Mr. Reverdy Johnson, of Maryland, for Chamberlain, opposed the motion. The transfer of the judgment from Cleveland to Chamberlain cannot injure the parties who complain of it. If one of those persons chose to sell and another to but a thing to which nobody else had a claim, what right does that give to third parties to intervene? The judgment in the hands of Chamberlain can do no more harm to the bondholders than it would have done if Cleveland had continued to be the owner of it.

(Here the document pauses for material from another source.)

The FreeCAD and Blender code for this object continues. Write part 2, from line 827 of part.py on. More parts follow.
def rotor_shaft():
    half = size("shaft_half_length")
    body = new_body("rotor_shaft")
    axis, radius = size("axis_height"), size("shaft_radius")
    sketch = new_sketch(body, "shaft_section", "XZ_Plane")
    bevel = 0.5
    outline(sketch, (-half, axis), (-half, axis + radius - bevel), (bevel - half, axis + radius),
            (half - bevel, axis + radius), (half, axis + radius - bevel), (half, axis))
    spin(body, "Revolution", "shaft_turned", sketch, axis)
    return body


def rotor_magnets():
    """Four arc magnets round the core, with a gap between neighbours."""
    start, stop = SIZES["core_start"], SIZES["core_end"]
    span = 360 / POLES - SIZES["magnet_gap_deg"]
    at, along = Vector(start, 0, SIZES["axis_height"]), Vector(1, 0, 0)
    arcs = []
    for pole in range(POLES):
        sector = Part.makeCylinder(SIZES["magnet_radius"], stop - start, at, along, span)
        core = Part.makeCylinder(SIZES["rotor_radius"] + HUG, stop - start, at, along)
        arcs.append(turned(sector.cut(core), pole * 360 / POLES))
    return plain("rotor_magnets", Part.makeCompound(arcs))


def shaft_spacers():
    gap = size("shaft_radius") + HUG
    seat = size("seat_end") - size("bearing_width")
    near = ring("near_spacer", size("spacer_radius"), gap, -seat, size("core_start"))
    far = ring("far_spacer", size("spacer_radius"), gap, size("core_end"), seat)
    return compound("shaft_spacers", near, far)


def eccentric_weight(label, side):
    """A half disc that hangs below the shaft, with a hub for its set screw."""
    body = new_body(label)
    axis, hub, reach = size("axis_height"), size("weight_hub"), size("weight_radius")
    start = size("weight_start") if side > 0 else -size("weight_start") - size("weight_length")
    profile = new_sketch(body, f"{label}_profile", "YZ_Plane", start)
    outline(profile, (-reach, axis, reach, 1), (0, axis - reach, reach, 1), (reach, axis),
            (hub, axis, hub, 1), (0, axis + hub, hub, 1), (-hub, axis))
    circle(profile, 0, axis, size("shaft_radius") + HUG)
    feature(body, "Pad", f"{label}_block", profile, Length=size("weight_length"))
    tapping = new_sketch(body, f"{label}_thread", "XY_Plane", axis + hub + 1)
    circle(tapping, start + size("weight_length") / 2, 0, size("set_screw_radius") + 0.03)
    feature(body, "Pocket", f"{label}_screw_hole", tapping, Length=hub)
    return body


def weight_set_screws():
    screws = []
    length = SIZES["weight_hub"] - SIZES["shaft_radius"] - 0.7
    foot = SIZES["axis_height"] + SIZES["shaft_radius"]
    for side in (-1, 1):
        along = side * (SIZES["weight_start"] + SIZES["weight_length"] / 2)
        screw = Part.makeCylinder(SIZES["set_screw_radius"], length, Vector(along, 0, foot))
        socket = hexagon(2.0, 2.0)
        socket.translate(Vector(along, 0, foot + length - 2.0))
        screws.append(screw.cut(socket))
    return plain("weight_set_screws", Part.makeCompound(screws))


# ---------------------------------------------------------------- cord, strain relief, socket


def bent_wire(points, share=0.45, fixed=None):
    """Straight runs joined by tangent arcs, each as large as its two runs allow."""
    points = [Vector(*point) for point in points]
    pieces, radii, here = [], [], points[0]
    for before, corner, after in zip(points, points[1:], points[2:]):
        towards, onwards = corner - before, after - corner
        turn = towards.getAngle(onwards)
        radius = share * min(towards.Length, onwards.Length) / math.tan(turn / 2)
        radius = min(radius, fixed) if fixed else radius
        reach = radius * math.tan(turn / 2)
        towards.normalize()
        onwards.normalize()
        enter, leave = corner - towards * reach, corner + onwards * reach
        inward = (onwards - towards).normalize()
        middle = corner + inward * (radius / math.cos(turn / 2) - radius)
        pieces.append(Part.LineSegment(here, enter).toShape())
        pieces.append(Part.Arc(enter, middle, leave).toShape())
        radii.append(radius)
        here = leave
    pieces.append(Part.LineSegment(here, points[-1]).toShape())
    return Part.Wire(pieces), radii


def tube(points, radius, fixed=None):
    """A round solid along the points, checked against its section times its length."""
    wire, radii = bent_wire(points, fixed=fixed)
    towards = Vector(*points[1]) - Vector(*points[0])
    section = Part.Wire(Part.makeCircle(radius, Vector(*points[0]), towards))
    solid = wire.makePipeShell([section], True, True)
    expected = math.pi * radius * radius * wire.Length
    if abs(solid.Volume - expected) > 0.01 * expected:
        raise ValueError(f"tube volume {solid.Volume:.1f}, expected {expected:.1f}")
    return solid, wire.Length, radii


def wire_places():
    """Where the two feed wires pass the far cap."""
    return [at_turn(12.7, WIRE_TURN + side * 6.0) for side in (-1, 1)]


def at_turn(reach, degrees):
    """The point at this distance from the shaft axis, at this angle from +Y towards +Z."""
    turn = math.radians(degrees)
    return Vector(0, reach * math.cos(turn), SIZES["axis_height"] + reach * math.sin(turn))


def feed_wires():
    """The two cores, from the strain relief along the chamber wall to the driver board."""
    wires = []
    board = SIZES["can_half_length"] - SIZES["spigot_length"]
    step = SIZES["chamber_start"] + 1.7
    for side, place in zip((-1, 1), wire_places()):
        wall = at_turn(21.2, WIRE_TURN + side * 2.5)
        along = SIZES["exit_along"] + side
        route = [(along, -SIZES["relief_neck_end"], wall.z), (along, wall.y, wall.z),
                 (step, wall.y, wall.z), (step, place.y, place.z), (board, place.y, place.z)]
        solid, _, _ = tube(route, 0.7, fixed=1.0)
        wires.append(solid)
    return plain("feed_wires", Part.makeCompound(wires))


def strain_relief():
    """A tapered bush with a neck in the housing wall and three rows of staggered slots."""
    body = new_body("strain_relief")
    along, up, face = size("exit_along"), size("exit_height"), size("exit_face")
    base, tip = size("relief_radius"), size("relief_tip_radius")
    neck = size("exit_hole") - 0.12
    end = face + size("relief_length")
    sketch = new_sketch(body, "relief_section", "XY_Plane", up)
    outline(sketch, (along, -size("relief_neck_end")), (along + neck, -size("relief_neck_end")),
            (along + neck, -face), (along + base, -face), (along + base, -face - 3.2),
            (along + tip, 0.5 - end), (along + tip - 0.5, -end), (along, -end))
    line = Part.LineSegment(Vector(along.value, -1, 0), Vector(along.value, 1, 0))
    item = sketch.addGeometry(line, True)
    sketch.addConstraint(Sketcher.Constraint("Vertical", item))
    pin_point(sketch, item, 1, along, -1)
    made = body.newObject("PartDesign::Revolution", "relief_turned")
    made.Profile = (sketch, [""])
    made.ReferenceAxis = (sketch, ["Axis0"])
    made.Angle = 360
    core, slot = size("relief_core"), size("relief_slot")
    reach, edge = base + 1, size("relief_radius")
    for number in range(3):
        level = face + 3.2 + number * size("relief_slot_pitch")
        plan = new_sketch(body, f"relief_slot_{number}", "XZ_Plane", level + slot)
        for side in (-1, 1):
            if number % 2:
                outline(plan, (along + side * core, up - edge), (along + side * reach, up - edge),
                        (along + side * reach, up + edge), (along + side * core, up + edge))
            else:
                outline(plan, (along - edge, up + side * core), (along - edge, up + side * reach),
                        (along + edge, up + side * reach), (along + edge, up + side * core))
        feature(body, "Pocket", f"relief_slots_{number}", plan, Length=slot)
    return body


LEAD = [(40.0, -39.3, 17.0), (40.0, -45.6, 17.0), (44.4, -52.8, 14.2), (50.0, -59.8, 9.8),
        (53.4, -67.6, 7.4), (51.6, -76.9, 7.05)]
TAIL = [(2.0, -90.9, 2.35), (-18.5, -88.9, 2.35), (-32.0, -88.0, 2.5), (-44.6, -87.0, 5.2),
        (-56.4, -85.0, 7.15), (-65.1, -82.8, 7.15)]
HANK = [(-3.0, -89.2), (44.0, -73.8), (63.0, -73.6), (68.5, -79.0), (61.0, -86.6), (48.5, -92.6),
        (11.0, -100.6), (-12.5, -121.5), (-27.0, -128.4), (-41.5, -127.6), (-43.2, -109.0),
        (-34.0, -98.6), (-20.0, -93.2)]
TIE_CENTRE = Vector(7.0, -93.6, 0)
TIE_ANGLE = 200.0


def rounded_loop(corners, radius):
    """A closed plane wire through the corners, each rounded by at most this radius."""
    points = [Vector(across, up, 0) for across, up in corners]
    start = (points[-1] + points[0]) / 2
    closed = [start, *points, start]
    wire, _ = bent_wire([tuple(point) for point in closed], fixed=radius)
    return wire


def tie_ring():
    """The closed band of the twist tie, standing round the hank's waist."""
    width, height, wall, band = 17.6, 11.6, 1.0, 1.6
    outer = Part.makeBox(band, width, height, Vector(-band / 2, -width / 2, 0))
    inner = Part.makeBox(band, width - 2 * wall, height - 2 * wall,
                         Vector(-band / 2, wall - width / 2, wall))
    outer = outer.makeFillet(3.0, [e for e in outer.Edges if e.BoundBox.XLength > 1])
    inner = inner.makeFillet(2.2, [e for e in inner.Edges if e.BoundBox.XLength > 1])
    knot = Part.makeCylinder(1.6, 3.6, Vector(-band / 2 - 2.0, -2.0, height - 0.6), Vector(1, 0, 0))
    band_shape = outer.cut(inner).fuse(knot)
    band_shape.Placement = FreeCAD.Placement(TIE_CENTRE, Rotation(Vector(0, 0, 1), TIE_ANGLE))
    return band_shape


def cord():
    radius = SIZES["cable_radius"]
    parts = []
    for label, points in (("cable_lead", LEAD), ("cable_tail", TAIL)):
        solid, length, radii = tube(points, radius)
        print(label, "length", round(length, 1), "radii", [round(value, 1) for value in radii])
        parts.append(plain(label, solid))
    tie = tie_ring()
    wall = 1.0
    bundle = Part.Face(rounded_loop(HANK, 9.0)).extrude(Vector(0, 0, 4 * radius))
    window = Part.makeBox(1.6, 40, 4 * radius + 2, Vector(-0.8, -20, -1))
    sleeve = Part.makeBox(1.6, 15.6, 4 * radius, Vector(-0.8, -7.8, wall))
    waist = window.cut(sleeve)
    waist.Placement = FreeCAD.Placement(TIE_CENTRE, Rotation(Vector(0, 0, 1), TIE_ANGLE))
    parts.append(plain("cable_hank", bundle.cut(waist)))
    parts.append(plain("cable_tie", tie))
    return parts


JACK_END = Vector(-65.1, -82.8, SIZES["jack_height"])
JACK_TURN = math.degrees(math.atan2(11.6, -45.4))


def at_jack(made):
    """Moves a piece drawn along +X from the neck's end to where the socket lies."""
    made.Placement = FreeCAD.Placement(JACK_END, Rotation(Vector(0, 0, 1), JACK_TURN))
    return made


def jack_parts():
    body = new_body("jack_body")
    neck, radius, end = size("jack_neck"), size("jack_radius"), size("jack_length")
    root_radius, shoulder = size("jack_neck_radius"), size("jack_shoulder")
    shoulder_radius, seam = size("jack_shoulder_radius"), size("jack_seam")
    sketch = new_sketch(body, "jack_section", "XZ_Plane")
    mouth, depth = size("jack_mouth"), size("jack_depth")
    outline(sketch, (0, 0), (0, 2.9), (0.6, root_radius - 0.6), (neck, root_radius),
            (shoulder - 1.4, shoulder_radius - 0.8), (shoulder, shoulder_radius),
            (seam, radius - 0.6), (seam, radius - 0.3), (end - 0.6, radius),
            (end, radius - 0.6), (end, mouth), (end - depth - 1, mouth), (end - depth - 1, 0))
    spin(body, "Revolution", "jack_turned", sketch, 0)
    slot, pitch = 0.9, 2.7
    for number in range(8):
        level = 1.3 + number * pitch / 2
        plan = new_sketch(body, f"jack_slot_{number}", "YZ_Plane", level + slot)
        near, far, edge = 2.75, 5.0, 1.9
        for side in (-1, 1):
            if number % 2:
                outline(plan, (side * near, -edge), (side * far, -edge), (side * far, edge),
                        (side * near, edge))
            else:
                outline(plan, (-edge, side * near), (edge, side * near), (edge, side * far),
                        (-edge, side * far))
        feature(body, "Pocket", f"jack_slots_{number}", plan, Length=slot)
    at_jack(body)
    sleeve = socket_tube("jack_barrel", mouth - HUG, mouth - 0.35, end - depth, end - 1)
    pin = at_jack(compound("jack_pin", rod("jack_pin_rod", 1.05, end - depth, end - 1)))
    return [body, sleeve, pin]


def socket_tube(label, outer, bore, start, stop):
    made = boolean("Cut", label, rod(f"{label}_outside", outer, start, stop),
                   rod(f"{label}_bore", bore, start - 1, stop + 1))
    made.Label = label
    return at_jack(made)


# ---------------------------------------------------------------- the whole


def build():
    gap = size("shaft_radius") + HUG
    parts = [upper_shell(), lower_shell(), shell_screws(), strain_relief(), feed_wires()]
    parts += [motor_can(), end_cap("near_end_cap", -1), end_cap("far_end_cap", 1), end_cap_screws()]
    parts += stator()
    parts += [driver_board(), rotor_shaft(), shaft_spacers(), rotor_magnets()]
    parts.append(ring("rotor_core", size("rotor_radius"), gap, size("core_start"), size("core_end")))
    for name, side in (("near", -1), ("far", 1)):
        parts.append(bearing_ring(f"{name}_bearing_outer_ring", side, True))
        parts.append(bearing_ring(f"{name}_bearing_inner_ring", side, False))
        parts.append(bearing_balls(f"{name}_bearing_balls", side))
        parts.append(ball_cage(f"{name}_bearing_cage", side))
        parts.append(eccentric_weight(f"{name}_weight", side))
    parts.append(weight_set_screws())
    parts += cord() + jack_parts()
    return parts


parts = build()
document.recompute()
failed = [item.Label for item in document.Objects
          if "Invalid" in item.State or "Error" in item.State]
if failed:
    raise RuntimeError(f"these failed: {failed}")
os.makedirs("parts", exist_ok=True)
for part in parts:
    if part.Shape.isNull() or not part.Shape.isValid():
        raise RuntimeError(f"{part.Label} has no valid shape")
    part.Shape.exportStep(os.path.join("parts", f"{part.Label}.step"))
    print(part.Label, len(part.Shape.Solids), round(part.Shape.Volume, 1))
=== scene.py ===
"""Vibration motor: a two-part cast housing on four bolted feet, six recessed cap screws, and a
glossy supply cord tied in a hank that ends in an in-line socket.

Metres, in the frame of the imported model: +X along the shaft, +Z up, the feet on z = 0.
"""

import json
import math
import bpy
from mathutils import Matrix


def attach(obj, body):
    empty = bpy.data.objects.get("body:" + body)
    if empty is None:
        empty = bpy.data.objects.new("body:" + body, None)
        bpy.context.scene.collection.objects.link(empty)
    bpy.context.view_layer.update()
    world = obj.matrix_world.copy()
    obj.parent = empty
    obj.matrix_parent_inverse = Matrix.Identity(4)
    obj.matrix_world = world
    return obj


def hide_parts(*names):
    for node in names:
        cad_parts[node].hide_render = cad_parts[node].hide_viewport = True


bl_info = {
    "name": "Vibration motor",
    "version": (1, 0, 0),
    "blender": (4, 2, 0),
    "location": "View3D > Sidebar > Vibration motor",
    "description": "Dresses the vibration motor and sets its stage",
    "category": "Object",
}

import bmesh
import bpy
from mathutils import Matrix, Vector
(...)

The transfer was not made before, but after the appeal was taken to this court. The appeal was taken in good faith to prevent Cleveland from using the erroneous decree which he had obtained in the District Court, in such manner as to destroy the just rights of the appellant. The appeal having come regularly and properly here, it is the duty of this court to determine it without reference to the fact that the appellee has sold his interest in the subject-matter of the dispute. He had a right to assign his judgment. If he had sold to a third party, that would not have been thought of as an objection to the appeal. His right to sell to his adversary is not less clear. In any case his assignee would be, and is, entitled to all the rights which he himself could have exercised.

But it is said that he has employed counsel on both sides. The fact is not admitted; but suppose it to be true for the argument's sake: it was, under the circumstances, not only blameless but meritorious. Having the right to a hearing, it was propur that the hearing should be full, and the cause be thoroughly discussed in all its aspects. Mr. Chamberlain owed it to the courts, owed it to public justice, and, considering the nature of the charges in the bill, he owed it to himself, to see that an argument was made which could not be called one-sided. The counsel alleged to be employed for the appellee have a character altogether too high to permit a suspicion that they would collude with their opponents. The argument will no doubt be conducted fairly, and in good faith to the court as well as to the client.

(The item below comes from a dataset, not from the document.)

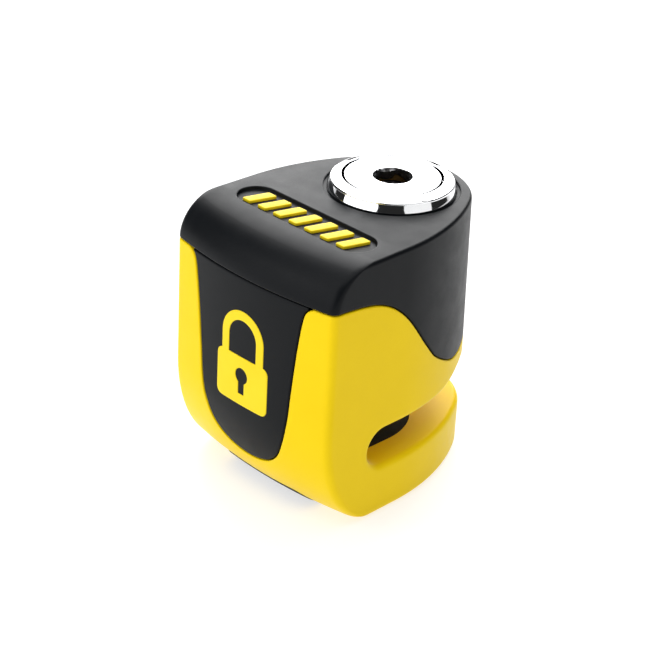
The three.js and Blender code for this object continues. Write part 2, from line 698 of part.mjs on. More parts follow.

This is not the case of Lord vs. Veazie, nor anything like it. In that case the suit was collusively got up, with a fraudulent intention underlying its very inception, and tainting it from the beginning. The court declared the whole proceeding to be a nullity. But here it is not denied that an actual controversy existed between the parties; that it was strongly contested in the court below; that a decree most seriously affecting the interests of one party was pronounced. From that decree an appeal was taken regularly and fairly for the honest purpose of reversing it, and the fact that one of the parties afterwards sold out to the other does not in any degree liken it to the case cited. The counsel for the bondholders has been misled by the Pennsylvania cases, which are not founded in any general principle, and therefore weigh little or nothing as authority here.

Mr. Justice GRIER.

This appeal must be dismissed. Selah Chamberlain is, in fact, both appellant and appellee. By the intervention of a friend he has purchased the debt demanded by Cleveland in his bill, and now carries on a pretended controversy by counsel, chosen and paid by himself, and on a record selected by them, for the evident purpose of obtaining a decision injurious to the rights and interests of third parties.

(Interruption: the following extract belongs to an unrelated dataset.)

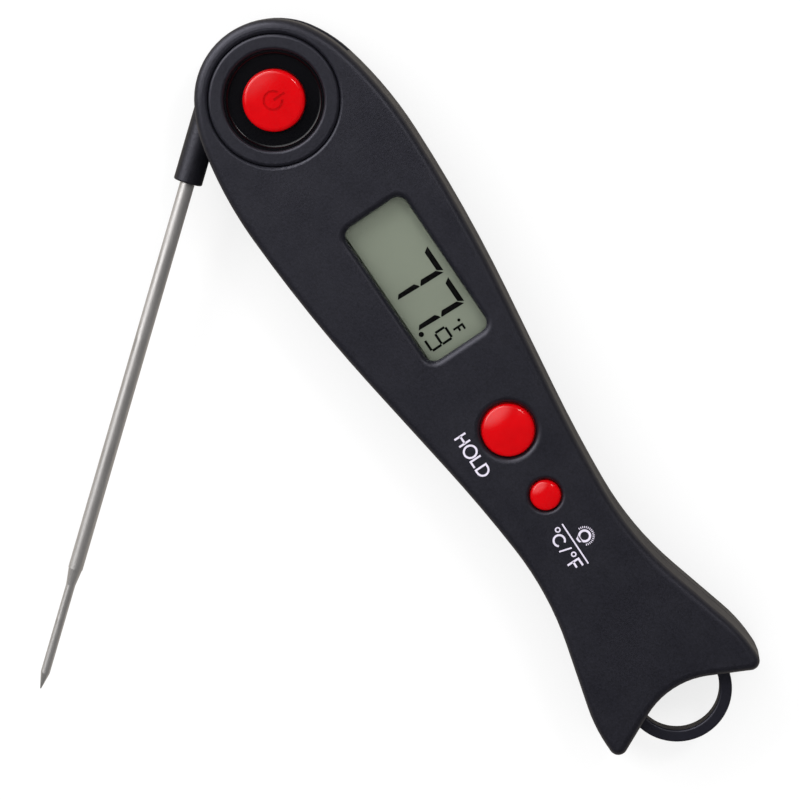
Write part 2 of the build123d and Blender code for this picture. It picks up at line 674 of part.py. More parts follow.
def temperature_bead():
    """Glass bead sensor at the end of the thin stem."""
    point = PROBE_TIP_X - POINT_LENGTH
    return x_rod(0.55, point - 4.0, point - 1.2, -PROBE_OFFSET, SEAM_Z)


def probe_leads():
    """Two leads from the bead, through the tube and the hub's channel, ending at the hub's bore."""
    bead = PROBE_TIP_X - POINT_LENGTH - 4.0
    route = [(bead, -PROBE_OFFSET, SEAM_Z), (0, -PROBE_OFFSET, SEAM_Z), (0, -HUB_BORE - 0.3, SEAM_Z)]
    return lead_pair(route, LEAD_BEND, 0.22, 0.54)


def pivot_seals():
    """Two O-rings in the hub's faces, standing just clear of the chamber."""
    rings = []
    for side in (-1, 1):
        z = SEAM_Z + side * (HUB_HALF - 0.40)
        rings.append(Pos(0, 0, z) * Torus(11.6, 0.52))
    return Compound(children=rings)


def friction_washer():
    """Coned spring washer round the spindle, between the hub and the rear case."""
    floor = SEAM_Z - SLOT_HALF + 0.05
    seat = SEAM_Z - HUB_HALF + 1.05
    thick = 0.4
    profile = [(7.2, floor), (7.6, floor), (9.3, seat - thick), (9.3, seat), (8.9, seat), (7.2, floor + thick)]
    face = make_face(Polyline(*[(x, 0, z) for x, z in profile], close=True))
    return revolve(face, Axis.Z)


# ================================================================ write the sub-parts
def plunger(at, low, high):
    """White plunger of one switch."""
    return disc(1.65, low, high, at)


PARTS = {
    "front_shell": front_shell(),
    "rear_shell": rear_shell(),
    "hang_loop": hang_loop(),
    "pivot_cap": pivot_cap(),
    "button_dish": button_dish(),
    "power_button": power_button(),
    "hold_button": hold_button(),
    "light_button": light_button(),
    "lcd_window": lcd_window(),
    "lcd_panel": lcd_panel(),
    "lcd_holder": lcd_holder(),
    "zebra_strips": zebra_strips(),
    "backlight_guide": backlight_guide(),
    "backlight_led": backlight_led(),
    "main_board": main_board(),
    "chip_cover": chip_cover(),
    "board_components": board_components(),
    "power_board": power_board(),
    "power_switch": power_switch(),
    "power_plunger": plunger((0, 0), 11.9, 13.1),
    "hold_switch": switch_body(HOLD_AT, BOARD_TOP, 6.0, 2.5, BOARD_TOP + 0.3),
    "hold_plunger": plunger(HOLD_AT, 11.2, 13.4),
    "light_switch": switch_body(LIGHT_AT, BOARD_TOP, 6.0, 2.5, BOARD_TOP + 0.3),
    "light_plunger": plunger(LIGHT_AT, 11.2, 13.4),
    "board_screws": board_screws(),
    "battery_door": battery_door(),
    "battery_door_seal": battery_door_seal(),
    "coin_cell": coin_cell(),
    "battery_spring": battery_spring(),
    "battery_clip": battery_clip(),
    "rear_magnet": rear_magnet(),
    "case_screws": case_screws(),
    "sensor_leads": sensor_leads(),
    "switch_leads": switch_leads(),
    "probe_hub": opened(probe_hub()),
    "probe_tube": opened(probe_tube()),
    "probe_tip": opened(probe_tip()),
    "temperature_bead": opened(temperature_bead()),
    "probe_leads": opened(probe_leads()),
    "pivot_seals": opened(pivot_seals()),
    "friction_washer": opened(friction_washer()),
}

os.makedirs("parts", exist_ok=True)
for name, shape in PARTS.items():
    export_step(shape, f"parts/{name}.step")
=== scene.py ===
import math
import bmesh
import bpy
from mathutils import Matrix, Vector


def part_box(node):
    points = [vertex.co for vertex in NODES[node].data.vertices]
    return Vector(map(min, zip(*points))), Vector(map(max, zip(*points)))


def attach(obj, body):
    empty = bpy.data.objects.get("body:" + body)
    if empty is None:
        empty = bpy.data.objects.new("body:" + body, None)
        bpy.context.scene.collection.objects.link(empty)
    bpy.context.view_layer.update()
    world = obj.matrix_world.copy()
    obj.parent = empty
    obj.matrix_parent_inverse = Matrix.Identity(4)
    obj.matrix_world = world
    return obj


# Looks of the folding meat thermometer, in metres, in the CAD model's frame: the back lies on
# Z = 0, +Z comes out of the face, +X runs to the tail and the origin is under the probe's pivot.

MM = 0.001

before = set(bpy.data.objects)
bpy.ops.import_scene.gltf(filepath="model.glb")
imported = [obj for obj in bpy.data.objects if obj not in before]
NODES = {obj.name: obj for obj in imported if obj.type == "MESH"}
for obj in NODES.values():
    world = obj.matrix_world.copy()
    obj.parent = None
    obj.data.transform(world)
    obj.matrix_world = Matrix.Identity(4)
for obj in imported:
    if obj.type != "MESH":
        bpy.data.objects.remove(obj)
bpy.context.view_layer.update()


# ---------------------------------------------------------------- places taken from the frame
def middle(node):
    """Centre of a node's box."""
    low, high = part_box(node)
    return (low + high) / 2


def top(node):
    """Height of a node's highest point."""
    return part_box(node)[1][2]


FACE_Z = top("front_shell")
DISPLAY = middle("lcd_window")
HOLD = middle("hold_button")
LIGHT = middle("light_button")
GLASS_Z = top("lcd_panel")
PROBE_TURN = math.radians(51)


# ---------------------------------------------------------------- procedural finishes
NOISE_LOW, NOISE_HIGH = 0.3, 0.7


def linear(value):
    """Linear share of light for one of the 0 to 255 values a screen shows."""
    share = value / 255
    return ((share + 0.055) / 1.055) ** 2.4 if value > 10 else share / 12.92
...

There is no material difference between this case and that of Lord vs. Veazie, (8 How., 254,) when the whole proceeding was justly rebuked by the court as 'in contempt of the court, and highly reprehensible.' That case originated in a collusion between the parties. In this case the appellee, who was a judgment-creditor of the La Crosse and Milwaukie railroad, filed his bill to set aside a fraudulent conveyance of the debtors' property made to the appellant, and other fraudulent conveyances of their lands made to certain directors of the company, who were also made parties respondent. The case was prosecuted with vigor by the complainant till a decree was obtained, (on the 11th of February, 1859,) setting aside the various assignments, and the case 'committed to a master to ascertain and report the annual income of the several lots described in the bill,' &c. This was not a final decree. Nevertheless, an appeal was permitted to be entered by Chamberlain on 12th of February, 1859. But the record was not brought up to this court for a year and a half, nor so long as there were parties litigant who had adverse interests. About a month after the decree was entered, Chamberlain became the equitable owner of Cleveland's judgment, and the 'dominus litis' on both sides. He then agreed to pay counsel who appeared for Cleveland, the appellee, but, for anything that appears, without the knowledge of the counsel, who, in July, 1860, entered a discontinuance as to the parties, against whom a decree had not been entered.

It is plain that this is no adversary proceeding, no controversy between the appellant and the nominal appellee. It differs from the case just cited in this alone, that there both parties colluded to get up an agreed case for the opinion of this court; here, Chamberlain becomes the sole party in interest on both sides, makes up a record, and has a case made to suit himself, in order that he may obtain an opinion of this court, affecting the rights and interest of persons not parties to the pretended controversy.

We repeat, therefore, what was said by the court in that case: 'Any attempt, by a mere colorable dispute, to obtain the opinion of the court upon a question of law, which a party desires to know for his own interest or his own purposes, when there is no real and substantial controversy between those who appear as adverse parties to the suit, is an abuse which courts of justice have always reprehended, and treated as a punishable contempt of court.'

1

It is but proper to say, that the counsel who have been employed in the case are entirely acquitted of any participation in the purposes of the party.

2

This case came on to be argued on the transcript of the record from the Circuit Court of the United States for the district of Wisconsin; and it appearing to the court here, from affidavits and other evidence filed in this case in behalf of persons not parties to this suit, that this appeal is not conducted by parties having adverse interests, but for the purpose of obtaining a decision of this court, to affect the interests of persons not parties—it is therefore now here ordered and adjudged by this court, that the appeal in this case be and the same is hereby dismissed, with costs.